Michael Madsen as Mr. Blonde in Reservoir Dogs
In Quentin Tarantino’s unapologetically violent debut film, Reservoir Dogs, paranoia sets in amongst a thieving ring of men after a botched jewel heist. Named after colors to obscure their identities, one of the most unhinged in the group, Mr. Blonde, tortures and kills for his own amusement. A longtime character actor to that point, Michael Madsen’s portrayal of the razor-wielding con caught the attention of critics, and the actor emerged as a force to be reckoned with.
Tadanobu Asano as Kakihara in Ichi the Killer
“There is no love in your violence,” sadomasochistic yakuza enforcer Kakihara (Tadanobu Asano) utters at an opponent. He speaks this line before tearing out his cringe-worthy facial piercings that seemingly hold his face together and shredding the man’s hand apart in his mouth. As Kakihara slaughters his way through the abyss of Japan’s criminal underworld to seek revenge for his boss’ death, he employs some… unorthodox methods to make men talk. He even turns the blade onto himself in jaw-dropping acts of violence, delighting in the pleasures of pain.
Dennis Hopper as Frank Booth in Blue Velvet
Dennis Hopper steals the spotlight in David Lynch’s ode to suburban malaise, Blue Velvet. The meeting of small-town innocence and unrepentant evil, portrayed through Kyle MacLachlan’s naive college student and Hopper’s depraved criminal, is as Lynchian as it gets. Hopper embodies the villainous role in an over-the-top performance — a flurry of rage, sadism, and drug-fueled terror.
Joe Pesci as Tommy DeVito in Goodfellas
Joe Pesci’s Oscar-winning turn as a deranged wise guy with a hair-trigger temper is richly deserved. With a lesser actor, the role might have been shrouded in mere foul-mouthed fits, but Pesci’s Tommy, who aids the rise of Lucchese crime family associate Henry Hill, is more complex than that. The thuggish fiend grapples with deep-seated insecurities and a paranoia that haunts. Tommy can shoot a young boy without flinching, but still make it home in time for dinner, reverting back to the stunted mama’s boy he really is.
Christopher Walken as Vincenzo Coccotti in True Romance
The top-notch supporting cast of Tony Scott’s True Romance vanishes quickly, many of the actors appearing in only a few scenes before they’re dispatched in typically Tarantino (read: gleefully violent) ways. The writer-director, who is on script duty for the 1993 film, gives some of the best moments to Christopher Walken, whose finesse as a single-minded crime boss is mesmerizing. The veteran actor is paired with another great, Dennis Hopper, for a memorable scene that culminates with a hysterical exchange of words before finally exploding in violence. Walken makes the most of the small part with a sly menace that chills.

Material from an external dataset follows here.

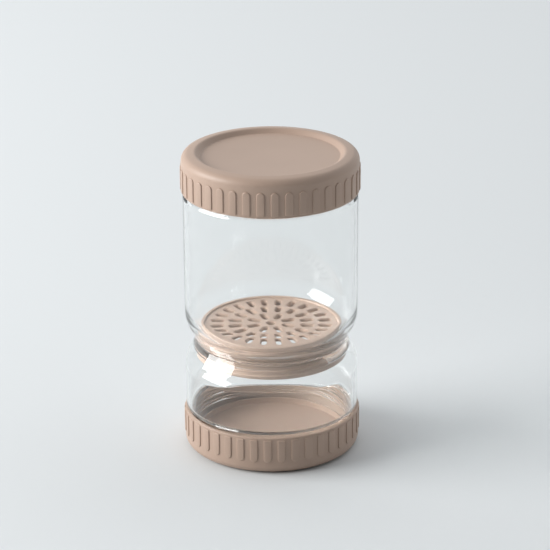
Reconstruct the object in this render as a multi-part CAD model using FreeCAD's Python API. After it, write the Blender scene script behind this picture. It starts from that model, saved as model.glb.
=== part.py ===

Daniel Day-Lewis as Bill ‘The Butcher’ Cutting in Gangs of New York
A bare-knuckle bruiser with a penchant for tapping his glass eye with a knife, Daniel Day-Lewis cuts an imposing figure as Bill ‘The Butcher’ Cutting in Martin Scorsese’s Gangs of New York. His moustache-twirling antics and jaunty 19th-century garb make him a charming monster, but The Butcher is a manipulative, full-bore psychopath who stops at nothing to maintain his control of the Five Points neighborhood.